Hoje pela manhã, assisti uma reportagem sobre o mercado de luxo no Brasil e descobri que dentro da espécie humana existe uma outra “espécie” formada por pessoas especiais, excepcionais, que merecem um tratamento diferenciado. Pessoas que são atendidas pelos seus irmãos menos afortunados, mas que mesmo assim têm de subir seu padrão físico e intelectual para merecer estar junto dos clientes de luxo, servindo sua comida diferenciada, vendendo seus produtos diferenciados, limpando seus resíduos diferenciados.

Pois esta espécie de luxo vive num mundo apartado onde os demais membros da humanidade, de categoria inferior, sonham em poder ingressar, nem que seja para servir, pois é uma honra servir aos clientes de luxo.

Fiquei pensando sobre o que faz estas pessoas tão especiais a ponto de merecer esse destaque. E mais. O que faz os demais membros da “espécie” comum não serem merecedores de desvelo, de atenção, de carinho. Sim, porque segundo os consultores entrevistados na reportagem acima o humano que serve tem de ser carinhoso e amar muito o que faz.

Pois eu não sei se todos concordarão comigo ou mesmo perceberão o absurdo da situação. Não estou falando do fato de existirem pessoas que tem muito dinheiro (pessoas que sequer vemos circulando por aí) e que vivem num mundo à parte, resguardadas da realidade que não tem interesse em saber ou enxergar. Agora dizer que estas pessoas são especiais e que por isso merecem esse tratamento excepcional, aí é demais para o meu limitado cérebro decodificar.

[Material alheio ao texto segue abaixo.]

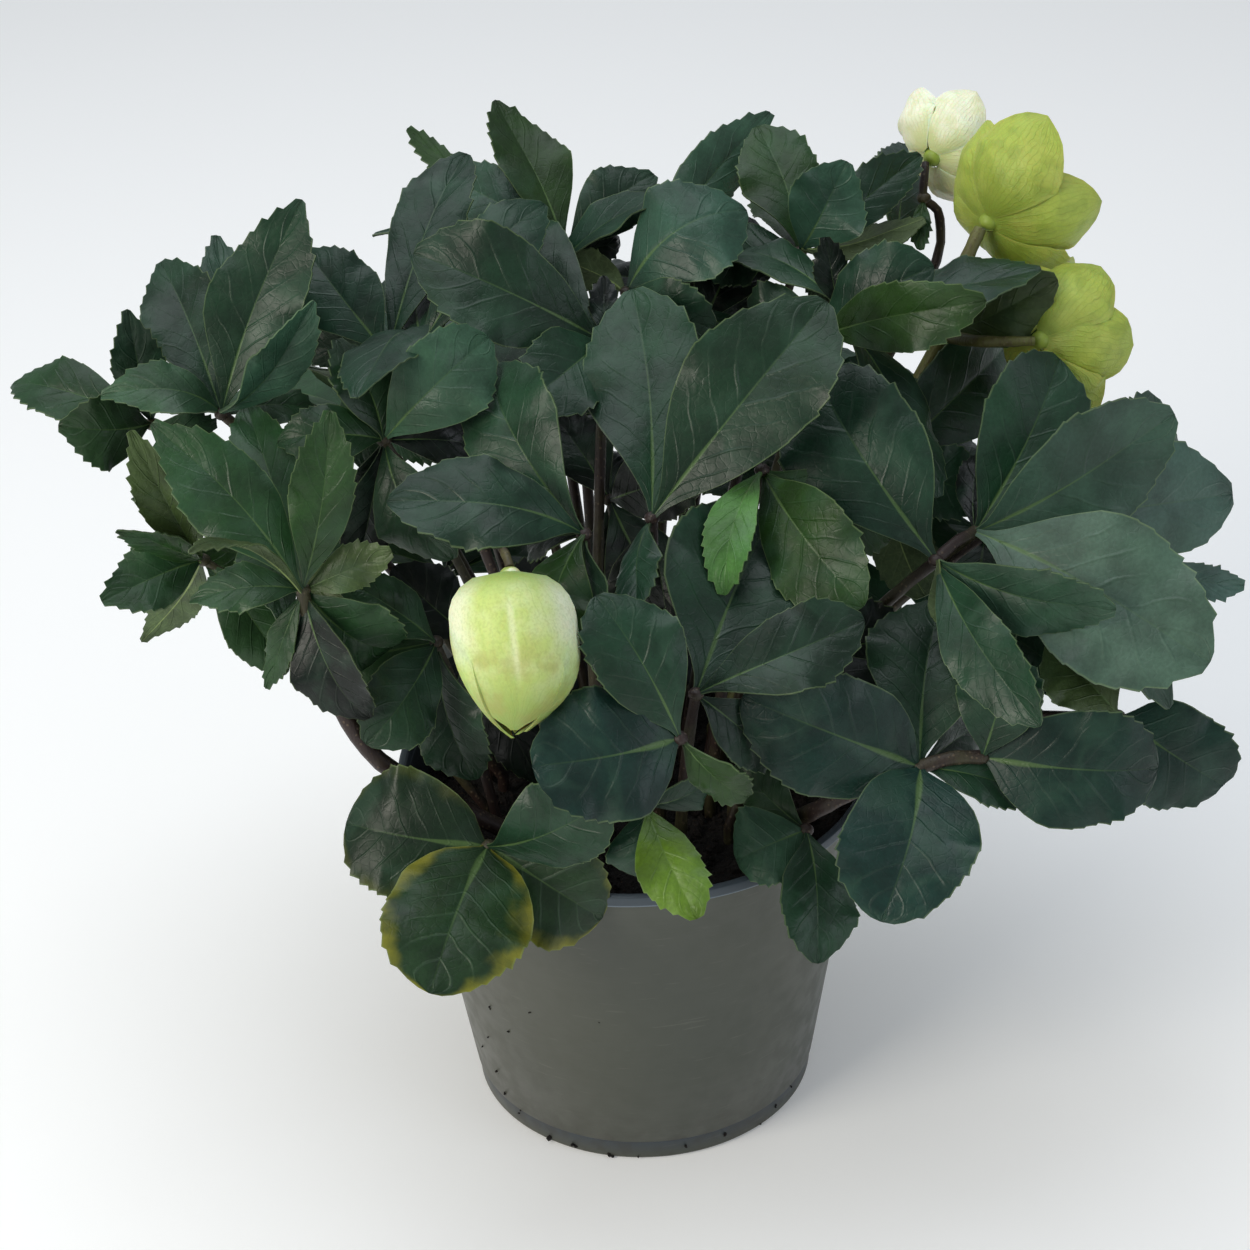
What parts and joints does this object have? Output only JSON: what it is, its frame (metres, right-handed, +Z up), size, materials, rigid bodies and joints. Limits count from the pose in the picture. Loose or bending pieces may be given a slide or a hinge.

É como se existissem humanos, mais humanos sendo que esse plus não está relacionado à solidariedade ou à inteligência ou mesmo à qualquer contribuição em prol da humanidade comum onde bilhões carecem do mínimo necessário para sobreviver.

E não. Não é recalque. Nunca desejei fazer parte de um mundo de coisas supérfluas. Gosto de viver bem com conforto e alegria, mas sempre privilegiei outro tipo de bens que não estão propriamente relacionados à posses materiais, até porque, mesmo no extremo luxo temos limites, onde já não existe mais o que ser adquirido. Felizmente já descobri que a felicidade está nas coisas simples e que muitas vezes não são gozadas pelos clientes luxo, por medo.

Também não critico propriamente as pessoas que fazem parte dessa espécie diferenciada, o que me intriga mesmo são os membros da espécie comum que se curvam aos clientes de luxo assumindo o papel de seres menos evoluídos. Me preocupa que os cuidados e atenção não sejam voltados também aos seres comuns que vivem mendigando direitos (e aqui está um outro paradoxo), e que não tem acesso à uma educação de qualidade, numa escola bonita, limpa, com professores felizes e bem remunerados ou a um tratamento de saúde com tecnologia de ponta que permita a cura ou o alívio digno, ou ainda a um transporte público eficiente e confortável. Infelizmente, estes ainda são artigos de luxo.